_WHAT IS EXPECTED_
Reproduce the top of the data verbatim, through and including the line that contains "toSolid(seatGeometry.clone().translate(0, 0, gap));".
§
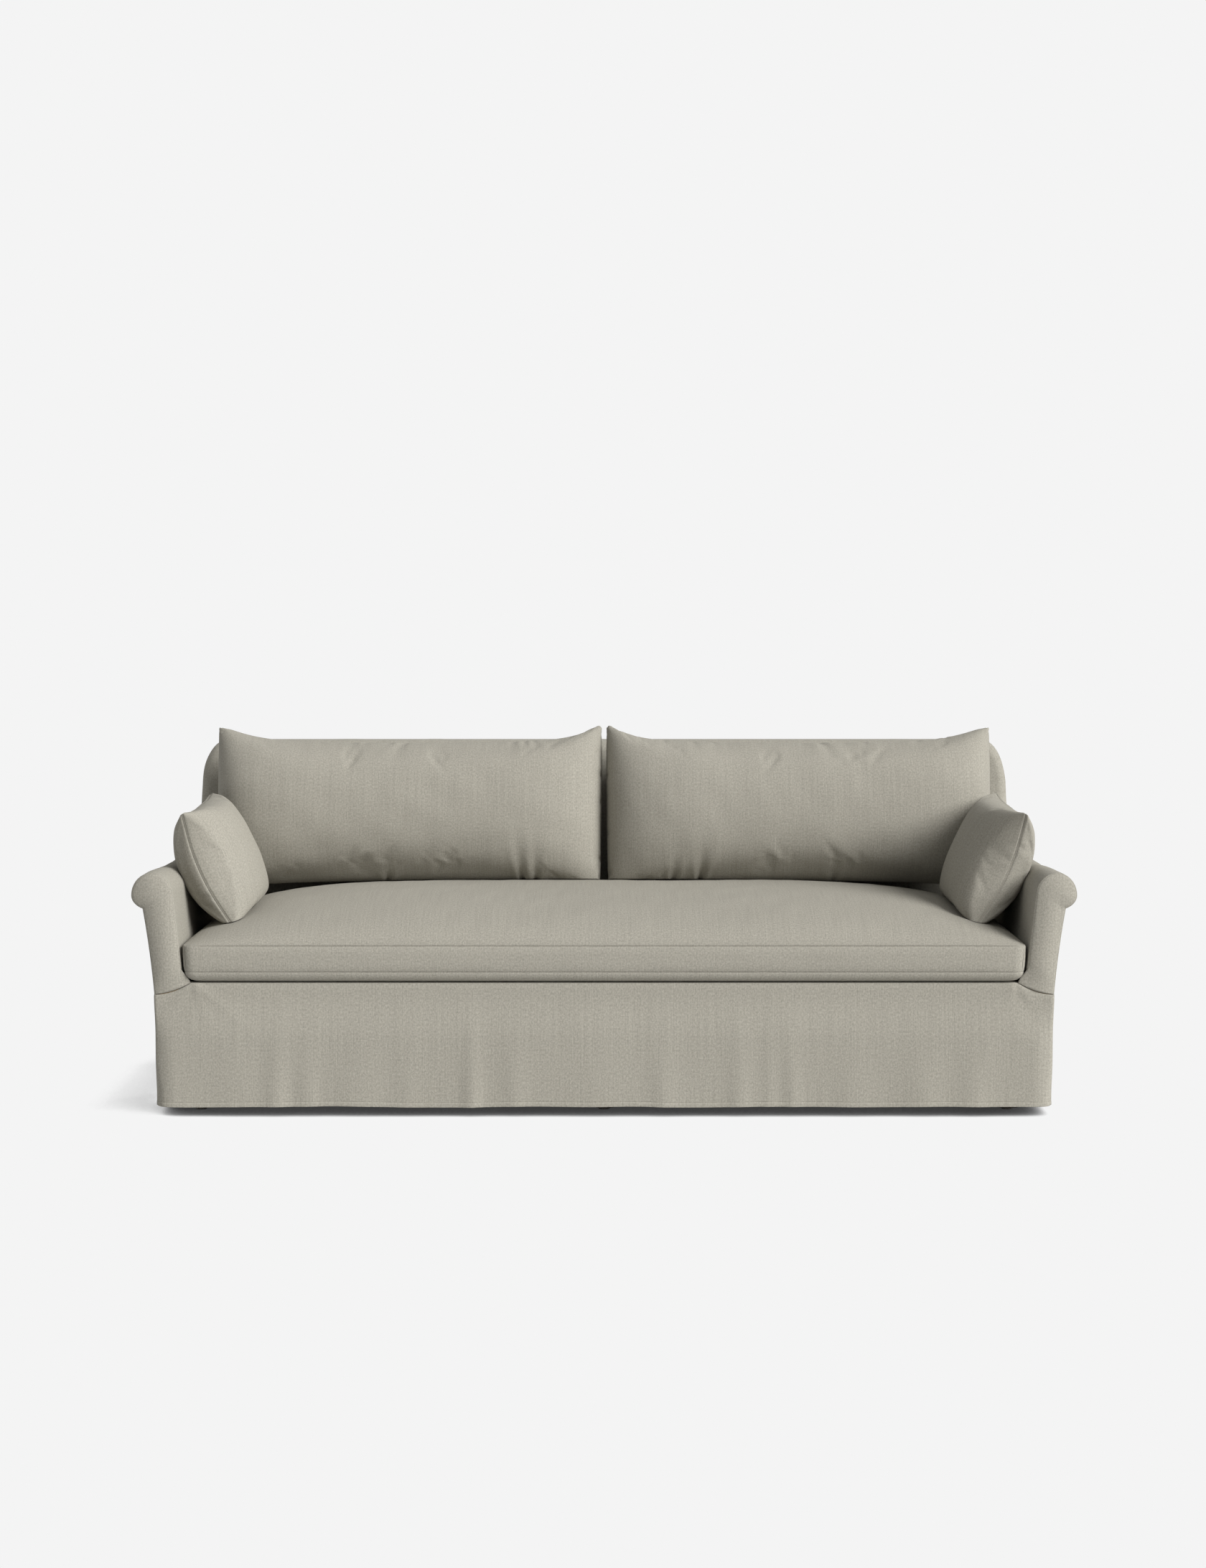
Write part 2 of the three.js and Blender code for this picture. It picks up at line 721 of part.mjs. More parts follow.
function seatSurface(x, y) {
  const u = Math.min(Math.abs(x) / (seatHalfWidth + seatFlareWidth), 1);
  const acrossShare = (1 - u ** seatEndPowers[0]) ** seatEndPowers[1];
  const near = THREE.MathUtils.clamp((seatRidge - y) / (seatRidge - seatFront), 0, 1);
  const far = THREE.MathUtils.clamp((y - seatRidge) / (seatRear - seatRidge), 0, 1);
  const alongShare = Math.sqrt(1 - near ** seatFrontPower) * Math.sqrt(1 - far ** seatRearPower);
  return seatSeamHigh + seatCrown * acrossShare * alongShare;
}

function seatCushion() {
  const form = new THREE.BoxGeometry(2, 2, 2, ...seatGrid);
  const floor = deckHeight + gap;
  return reshape(form, (p) => {
    const u = Math.sin(p.x * Math.PI / 2);
    const v = Math.sin(p.y * Math.PI / 2);
    const up = (p.z + 1) / 2;
    const half = seatHalfWidth + seatFlareWidth * up;
    const x = u * half;
    const ySide = Math.abs(p.y) === 1;
    const xSide = Math.abs(p.x) === 1;
    const bulge = ySide && !xSide ? seatBoxingBulge * (1 - p.z ** 2) * (1 - Math.abs(u) ** 8) : 0;
    const yFlat = lerp(seatFront, seatRear, (v + 1) / 2);
    const y = p.y < 0 ? yFlat - bulge : yFlat;
    if (p.z === 1) {
      return new THREE.Vector3(x, yFlat, seatSurface(u * (seatHalfWidth + seatFlareWidth), yFlat));
    }
    if (p.z === -1) {
      const rise = xSide || ySide ? seatSeamLow - floor : 0;
      return new THREE.Vector3(x, yFlat, floor + rise);
    }
    return new THREE.Vector3(x, y, lerp(seatSeamLow, seatSeamHigh, up));
  });
}

const seatGeometry = seatCushion();
place('seat_cushion', seatGeometry, linen);

// What lies on the seat is cut to its surface, with the running gap
const seatEnvelope = toSolid(seatGeometry.clone().translate(0, 0, gap));

// A knife-edged cushion in its own plane: a and b along its sides, c through it, ears at its corners
function knifeEdge({ length, height, thicknesses, pullA, pullB, sagPower, fillPower, bow, grid }, toPlace) {
  const form = new THREE.BoxGeometry(2, 2, 2, ...grid, 1);
  return reshape(form, (p) => {
    const u = Math.sin(p.x * Math.PI / 2);
    const v = Math.sin(p.y * Math.PI / 2);
    const a = u * (length / 2 - pullA * (1 - v ** 2));
    const b = v * (height / 2 - pullB * (1 - u ** 2) ** sagPower);
    const fill = ((1 - u ** 2) * (1 - v ** 2)) ** fillPower;
    const thickness = thicknesses[p.z > 0 ? 1 : 0];
    const c = Math.sign(p.z) * (seamHalfThickness + (thickness - seamHalfThickness) * fill);
    return toPlace(a, b, c + bow * (1 - v ** 2));
  });
}

// Back cushion: stands on the seat, leans on the inside back
const backCushionWidth = armInnerAt(rollHeight, 0) - backCushionSideClearance - backCushionHalfGap;
const backCushionBottom = seatSeamHigh + seatCrown - backCushionSink;

function backCushion(side) {
  const middleX = side * (backCushionHalfGap + backCushionWidth / 2);
  const middleZ = backCushionBottom + backCushionHeight / 2 * Math.cos(backCushionLean);
  const middleY = insideBackAt(middleZ) - backCushionThickness / 2;
  const form = knifeEdge({
    length: backCushionWidth,
    height: backCushionHeight,
    thicknesses: [backCushionThickness / 2, backCushionThickness / 2],
    pullA: backCushionSidePull,
    pullB: backCushionSag,
    sagPower: backCushionSagPower,
    fillPower: backCushionFill,
    bow: 0,
    grid: backCushionGrid,
  }, (a, b, c) => {
    const z = middleZ + b * Math.cos(backCushionLean) + c * Math.sin(backCushionLean);
    const y = middleY + b * Math.sin(backCushionLean) - c * Math.cos(backCushionLean);
    return new THREE.Vector3(middleX + a, Math.min(y, insideBackAt(z) - gap), z);
  });
  return toGeometry(toSolid(form).subtract(seatEnvelope));
}

// Lumbar pillow: stands on the seat's end and leans on the arm's roll
const pillowCentreHeight = seatSeamHigh + pillowFootRise + pillowHeight / 2 * Math.cos(pillowLean);
const pillowRear = insideBackAt(pillowCentreHeight) - backCushionThickness / 2 - pillowRearClearance;

// Its outer side is pressed flat where it leans, along the roll's tangent
const pillowRest = rollRadius + gap - rollX * Math.cos(pillowLean) + rollHeight * Math.sin(pillowLean);

function pillow(side) {
  const innerThickness = pillowThickness * pillowInnerShare;
  const form = knifeEdge({
    length: pillowLength,
    height: pillowHeight,
    thicknesses: [innerThickness, pillowThickness - innerThickness],
    pullA: pillowEndPull,
    pullB: pillowTopPull,
    sagPower: 1,
    fillPower: pillowFill,
    bow: pillowBow,
    grid: pillowGrid,
  }, (a, b, c) => {
    const depth = side * a * Math.cos(pillowRoll) - b * Math.sin(pillowRoll);
    const up = b * Math.cos(pillowRoll) + side * a * Math.sin(pillowRoll);
    const across = up * Math.sin(pillowLean) + c * Math.cos(pillowLean) - depth * Math.sin(pillowYaw);
    const x = rollX - pillowFromArm + across;
    const z = pillowCentreHeight + up * Math.cos(pillowLean) - c * Math.sin(pillowLean);
    return new THREE.Vector3(side * x, pillowRear - pillowLength / 2 + depth * Math.cos(pillowYaw), z);
  });
  const away = [-side * Math.cos(pillowLean), 0, Math.sin(pillowLean)];
  return toGeometry(toSolid(form).subtract(seatEnvelope).trimByPlane(away, pillowRest));
}

Object.entries(sides).forEach(([name, side]) => {
  place(`back_cushion_${name}`, backCushion(side), linen);
  place(`lumbar_pillow_${name}`, pillow(side), linen);
});

// The origin is on the floor, at the middle of the sofa's box
const box = new THREE.Box3().setFromObject(sofa);
sofa.position.set(-(box.min.x + box.max.x) / 2, -(box.min.y + box.max.y) / 2, -box.min.z);

export default sofa;
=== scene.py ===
import math

import bmesh
import bpy
import numpy as np
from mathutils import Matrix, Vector, noise


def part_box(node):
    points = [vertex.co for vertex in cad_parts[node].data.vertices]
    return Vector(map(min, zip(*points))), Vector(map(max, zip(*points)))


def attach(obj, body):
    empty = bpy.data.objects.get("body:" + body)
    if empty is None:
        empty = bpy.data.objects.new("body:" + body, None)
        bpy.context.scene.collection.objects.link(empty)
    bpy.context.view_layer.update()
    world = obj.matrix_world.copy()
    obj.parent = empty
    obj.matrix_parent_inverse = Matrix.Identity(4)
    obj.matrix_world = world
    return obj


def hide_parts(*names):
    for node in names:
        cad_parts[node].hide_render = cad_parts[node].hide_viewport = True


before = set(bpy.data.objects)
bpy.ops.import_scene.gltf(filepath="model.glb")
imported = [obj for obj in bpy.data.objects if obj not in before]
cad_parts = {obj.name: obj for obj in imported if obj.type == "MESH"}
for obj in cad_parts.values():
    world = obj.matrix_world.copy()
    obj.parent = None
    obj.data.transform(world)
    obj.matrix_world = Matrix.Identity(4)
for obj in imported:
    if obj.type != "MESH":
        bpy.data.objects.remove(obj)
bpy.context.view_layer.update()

# Sizes of the sofa in metres, the same as in its solids. Depths count back from the arms' front plane
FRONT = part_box("arm_cover_left")[0].y
ROLL_RADIUS = 0.052
ROLL_UNDER = 0.037
ROLL_PUFF = 0.0045
ROLL_HEIGHT = 0.548
ROLL_X = 1.1165
ARM_LEAN = math.radians(6)
ARM_OUTER_LEAN = math.radians(7.2)
ARM_OUTER_HOLLOW = 0.0024
NOTCH_ANGLE = math.radians(-62)
NOTCH_X = ROLL_X + ROLL_RADIUS * math.cos(NOTCH_ANGLE)
NOTCH_HEIGHT = ROLL_HEIGHT + ROLL_UNDER * math.sin(NOTCH_ANGLE)
COVER_DEPTH = 0.843
BACK_HEIGHT = 0.890
BACK_THICKNESS = 0.118
BACK_EDGE_RADIUS = 0.028
BACK_FOOT = 0.3207
SHOULDER_REACH = 0.060
SHOULDER_DROP = 0.120
WING_HALF = 1.116
WING_TAPER = 0.009
RAKE = math.radians(9)
SKIRT_TOP = 0.302
SKIRT_CLEARANCE = 0.025
SKIRT_FLARE = 0.004
DECK_HEIGHT = 0.333
CUFF_RUN = 0.093
CUFF_DROP = 0.002
GAP = 0.0005
SIDES = {"left": -1, "right": 1}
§
_COMPLETE RESPONSE_
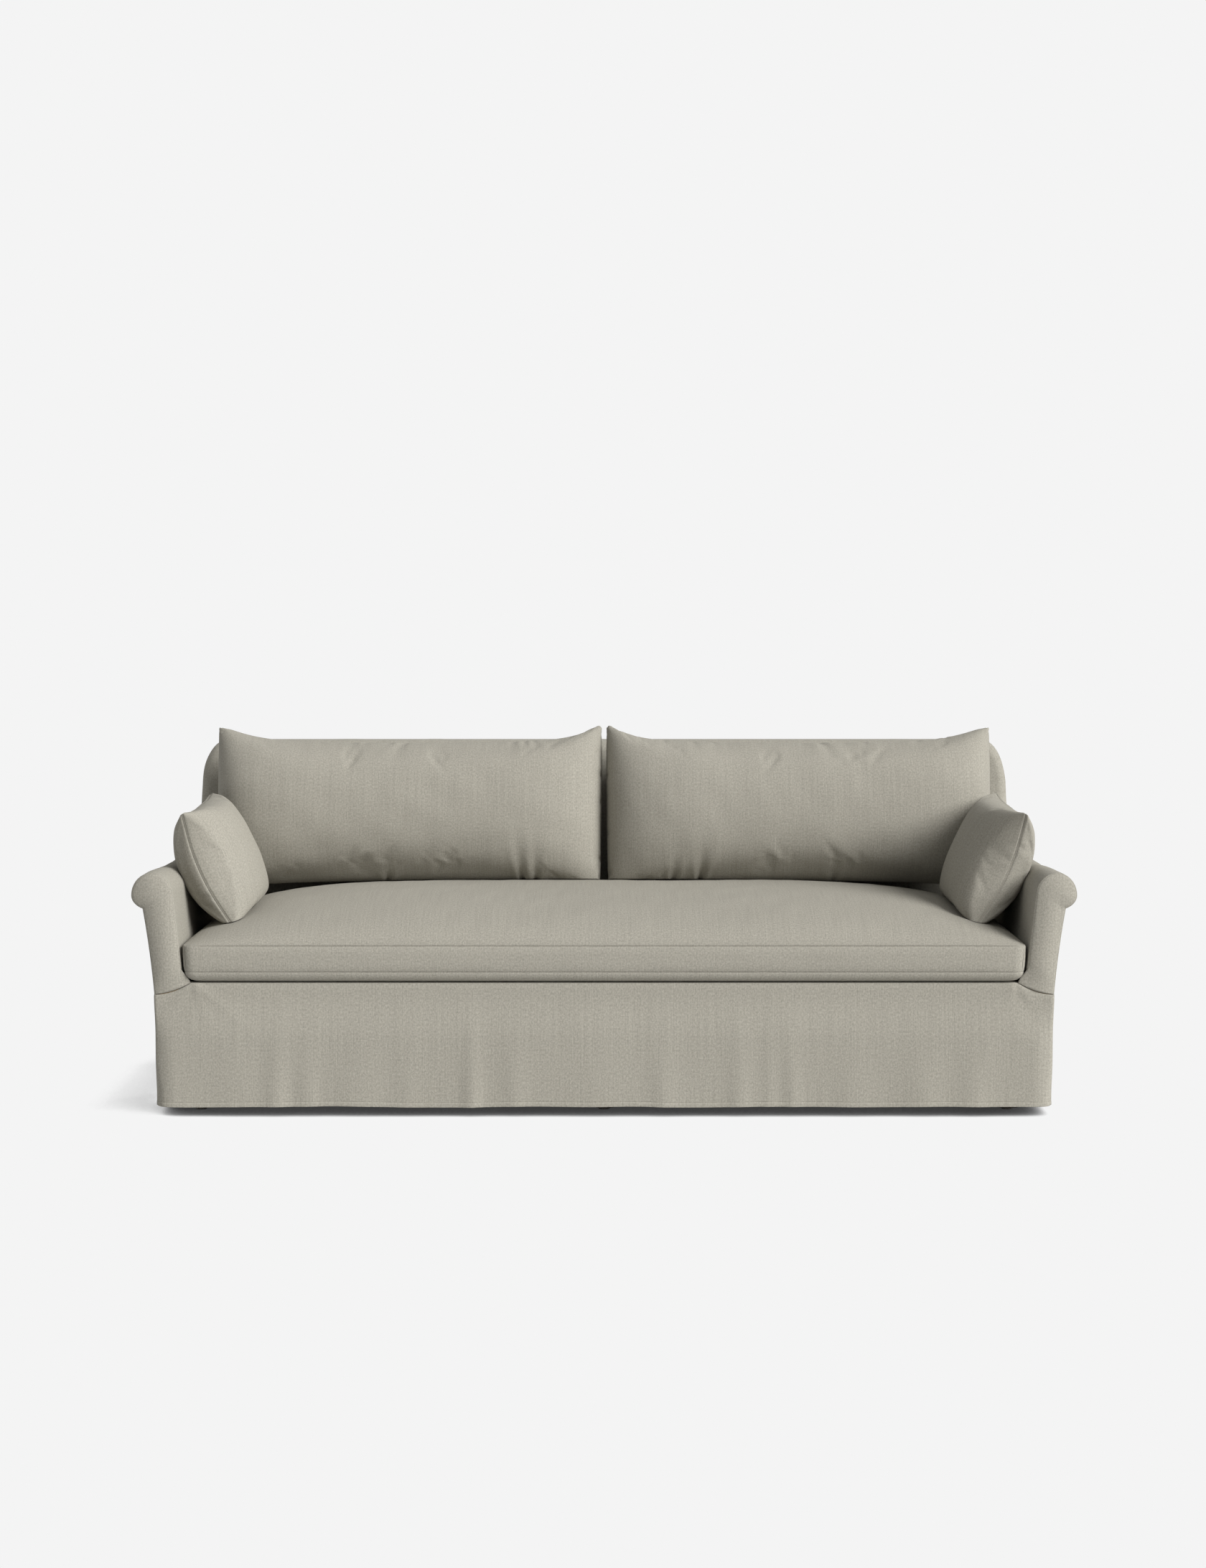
Write part 2 of the three.js and Blender code for this picture. It picks up at line 721 of part.mjs. More parts follow.
function seatSurface(x, y) {
  const u = Math.min(Math.abs(x) / (seatHalfWidth + seatFlareWidth), 1);
  const acrossShare = (1 - u ** seatEndPowers[0]) ** seatEndPowers[1];
  const near = THREE.MathUtils.clamp((seatRidge - y) / (seatRidge - seatFront), 0, 1);
  const far = THREE.MathUtils.clamp((y - seatRidge) / (seatRear - seatRidge), 0, 1);
  const alongShare = Math.sqrt(1 - near ** seatFrontPower) * Math.sqrt(1 - far ** seatRearPower);
  return seatSeamHigh + seatCrown * acrossShare * alongShare;
}

function seatCushion() {
  const form = new THREE.BoxGeometry(2, 2, 2, ...seatGrid);
  const floor = deckHeight + gap;
  return reshape(form, (p) => {
    const u = Math.sin(p.x * Math.PI / 2);
    const v = Math.sin(p.y * Math.PI / 2);
    const up = (p.z + 1) / 2;
    const half = seatHalfWidth + seatFlareWidth * up;
    const x = u * half;
    const ySide = Math.abs(p.y) === 1;
    const xSide = Math.abs(p.x) === 1;
    const bulge = ySide && !xSide ? seatBoxingBulge * (1 - p.z ** 2) * (1 - Math.abs(u) ** 8) : 0;
    const yFlat = lerp(seatFront, seatRear, (v + 1) / 2);
    const y = p.y < 0 ? yFlat - bulge : yFlat;
    if (p.z === 1) {
      return new THREE.Vector3(x, yFlat, seatSurface(u * (seatHalfWidth + seatFlareWidth), yFlat));
    }
    if (p.z === -1) {
      const rise = xSide || ySide ? seatSeamLow - floor : 0;
      return new THREE.Vector3(x, yFlat, floor + rise);
    }
    return new THREE.Vector3(x, y, lerp(seatSeamLow, seatSeamHigh, up));
  });
}

const seatGeometry = seatCushion();
place('seat_cushion', seatGeometry, linen);

// What lies on the seat is cut to its surface, with the running gap
const seatEnvelope = toSolid(seatGeometry.clone().translate(0, 0, gap));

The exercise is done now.